* **Aim of the exercise**:
Look for the string "from" and copy every line that has it.

* **Data segment**:
>>>
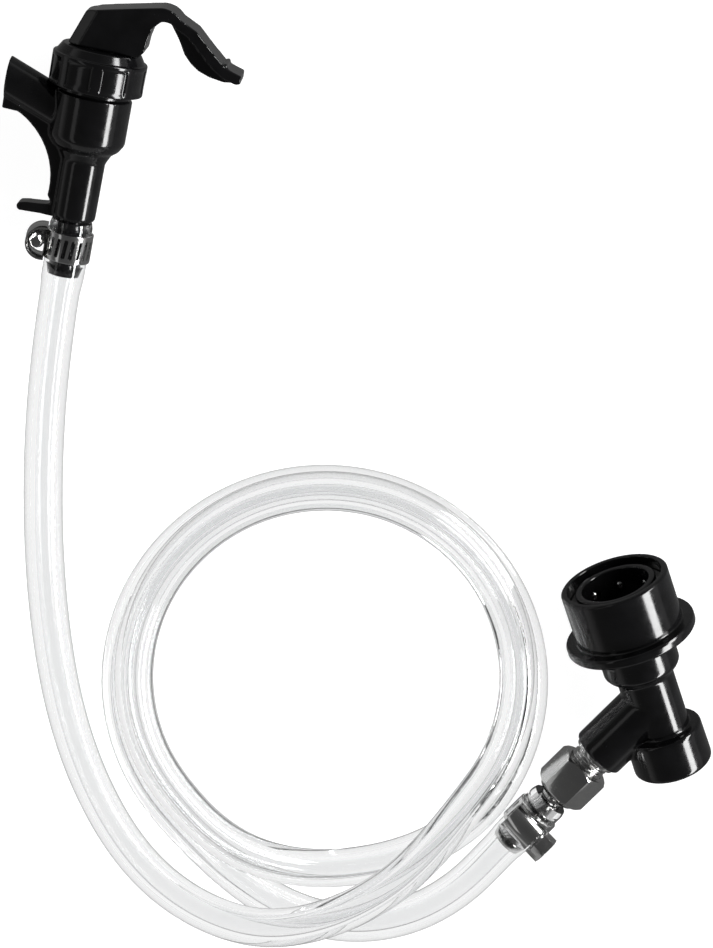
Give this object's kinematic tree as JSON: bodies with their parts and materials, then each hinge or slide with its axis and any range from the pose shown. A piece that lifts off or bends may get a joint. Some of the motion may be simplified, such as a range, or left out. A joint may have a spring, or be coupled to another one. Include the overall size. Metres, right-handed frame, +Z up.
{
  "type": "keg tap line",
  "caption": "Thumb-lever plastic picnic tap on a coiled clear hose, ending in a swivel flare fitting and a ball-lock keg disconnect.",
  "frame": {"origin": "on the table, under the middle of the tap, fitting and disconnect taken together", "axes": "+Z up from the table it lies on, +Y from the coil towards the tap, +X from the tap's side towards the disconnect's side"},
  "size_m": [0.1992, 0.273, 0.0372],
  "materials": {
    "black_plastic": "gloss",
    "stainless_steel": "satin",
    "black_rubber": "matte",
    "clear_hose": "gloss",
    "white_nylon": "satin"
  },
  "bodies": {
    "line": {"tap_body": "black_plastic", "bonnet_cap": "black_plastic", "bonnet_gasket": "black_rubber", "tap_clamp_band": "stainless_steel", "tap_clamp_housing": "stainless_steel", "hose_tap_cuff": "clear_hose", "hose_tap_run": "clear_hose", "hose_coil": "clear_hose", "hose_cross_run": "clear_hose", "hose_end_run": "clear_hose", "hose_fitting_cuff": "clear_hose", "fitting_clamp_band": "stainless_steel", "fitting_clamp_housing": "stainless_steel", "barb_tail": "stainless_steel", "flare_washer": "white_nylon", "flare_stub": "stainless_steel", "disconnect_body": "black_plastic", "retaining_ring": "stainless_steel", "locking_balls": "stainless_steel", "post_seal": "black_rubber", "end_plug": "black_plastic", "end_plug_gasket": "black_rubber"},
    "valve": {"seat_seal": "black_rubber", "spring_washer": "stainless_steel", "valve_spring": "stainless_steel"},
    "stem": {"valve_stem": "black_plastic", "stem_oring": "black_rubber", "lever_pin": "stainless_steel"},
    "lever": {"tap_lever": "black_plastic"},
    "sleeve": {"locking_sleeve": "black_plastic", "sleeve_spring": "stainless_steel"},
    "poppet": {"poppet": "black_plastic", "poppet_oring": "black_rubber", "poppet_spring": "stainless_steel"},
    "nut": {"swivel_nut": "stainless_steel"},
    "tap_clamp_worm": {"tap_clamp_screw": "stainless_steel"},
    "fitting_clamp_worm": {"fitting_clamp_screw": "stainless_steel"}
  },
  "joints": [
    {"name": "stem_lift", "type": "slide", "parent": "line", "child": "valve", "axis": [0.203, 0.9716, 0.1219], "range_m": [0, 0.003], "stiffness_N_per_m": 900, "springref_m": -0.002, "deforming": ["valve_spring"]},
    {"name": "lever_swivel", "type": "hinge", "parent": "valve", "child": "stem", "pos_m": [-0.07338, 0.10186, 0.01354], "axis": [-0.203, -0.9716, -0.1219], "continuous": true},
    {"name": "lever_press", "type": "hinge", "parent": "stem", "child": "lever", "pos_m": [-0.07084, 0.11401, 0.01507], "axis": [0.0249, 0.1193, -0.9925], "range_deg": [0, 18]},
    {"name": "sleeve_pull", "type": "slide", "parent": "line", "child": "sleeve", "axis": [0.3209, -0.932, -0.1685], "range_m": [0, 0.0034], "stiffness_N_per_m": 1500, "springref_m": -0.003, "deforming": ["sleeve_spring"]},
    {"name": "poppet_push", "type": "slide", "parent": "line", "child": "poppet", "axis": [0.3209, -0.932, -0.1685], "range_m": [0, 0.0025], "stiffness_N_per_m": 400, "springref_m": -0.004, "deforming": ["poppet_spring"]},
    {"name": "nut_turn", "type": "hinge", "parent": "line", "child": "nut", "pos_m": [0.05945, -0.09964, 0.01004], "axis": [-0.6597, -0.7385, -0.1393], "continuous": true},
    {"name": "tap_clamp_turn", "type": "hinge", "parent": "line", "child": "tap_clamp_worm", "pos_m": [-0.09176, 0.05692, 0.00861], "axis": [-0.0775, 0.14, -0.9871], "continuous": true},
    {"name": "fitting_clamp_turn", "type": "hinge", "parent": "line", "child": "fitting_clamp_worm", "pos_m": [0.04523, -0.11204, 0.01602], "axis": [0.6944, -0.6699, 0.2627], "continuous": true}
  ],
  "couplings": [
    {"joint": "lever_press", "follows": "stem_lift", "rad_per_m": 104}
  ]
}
<<<
* **Answer to the task**:
Give this object's kinematic tree as JSON: bodies with their parts and materials, then each hinge or slide with its axis and any range from the pose shown. A piece that lifts off or bends may get a joint. Some of the motion may be simplified, such as a range, or left out. A joint may have a spring, or be coupled to another one. Include the overall size. Metres, right-handed frame, +Z up.
  "frame": {"origin": "on the table, under the middle of the tap, fitting and disconnect taken together", "axes": "+Z up from the table it lies on, +Y from the coil towards the tap, +X from the tap's side towards the disconnect's side"},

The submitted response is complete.